La rabbia di Tony Valeruz:queste polemiche sono ridicole

di
Luigi Bolognini

TRENTO.
Quando viene a sapere delle frasi di Bertolaso, Tony Valeruz, 58 anni, alpinista, re dello sci estremo, non ci pensa un secondo. E sbotta: «Mi fa ridere».


- Non condivide lo sfogo di chi è stufo di vedere soccorritori morire per degli sprovveduti?

«Condividerei se Bertolaso facesse quel che dovrebbe fare: spende milioni di euro per la Protezione civile, ma non trova i soldi per dotare il soccorso alpino di apparecchi per il volo notturno. In Svizzera ci sono, lì queste persone non sarebbero morte. Anche chi può agire e non agisce ha responsabilità».


- Però l´imprudenza pesa, non lo può negare.

«I due morti sul Pordoi se la sono letteralmente andata a cercare. Di certo, però, i quattro soccorritori travolti mentre li cercavano cosa potevano fare? Rifiutarsi di intervenire? In teoria si potrebbe dir di no, se la missione è troppo rischiosa, ma con che conseguenze? E poi in questi casi prevale l´indole, la voglia di aiutare chi è in difficoltà».


- Allora, come se ne esce?

«Con corsi che insegnino a conoscere la neve e la montagna. Solo che per essere veri e seri dovrebbero durare mezza vita. Perché ci sono cose difficilissime da insegnare, specie a gente di città: prudenza e istinto. Doti con cui sono sempre uscito vivo dalle mie imprese».


- Ma non serve anche la tecnologia?
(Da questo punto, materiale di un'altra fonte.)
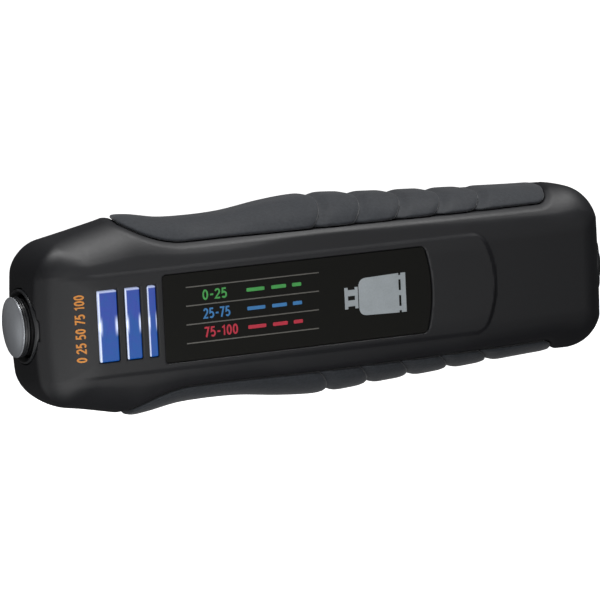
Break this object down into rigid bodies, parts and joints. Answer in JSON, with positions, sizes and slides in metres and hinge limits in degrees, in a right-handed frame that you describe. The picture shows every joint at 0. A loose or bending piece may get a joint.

I due dispersi non avevano l´Arva, la trasmittente che segnala la propria posizione in caso di valanghe.

«Per carità: l´Arva è un apparecchio crea-morti. Uccide più persone di quante ne salvi: chi ce l´ha spesso diminuisce le norme di prudenza e si lancia nel pericolo. Esattamente come l´attrezzatura alpinistica, chiodi, corde e compagnia bella: se non la si usasse morirebbero meno scalatori. L´istinto va allenato, e questi attrezzi lo impigriscono».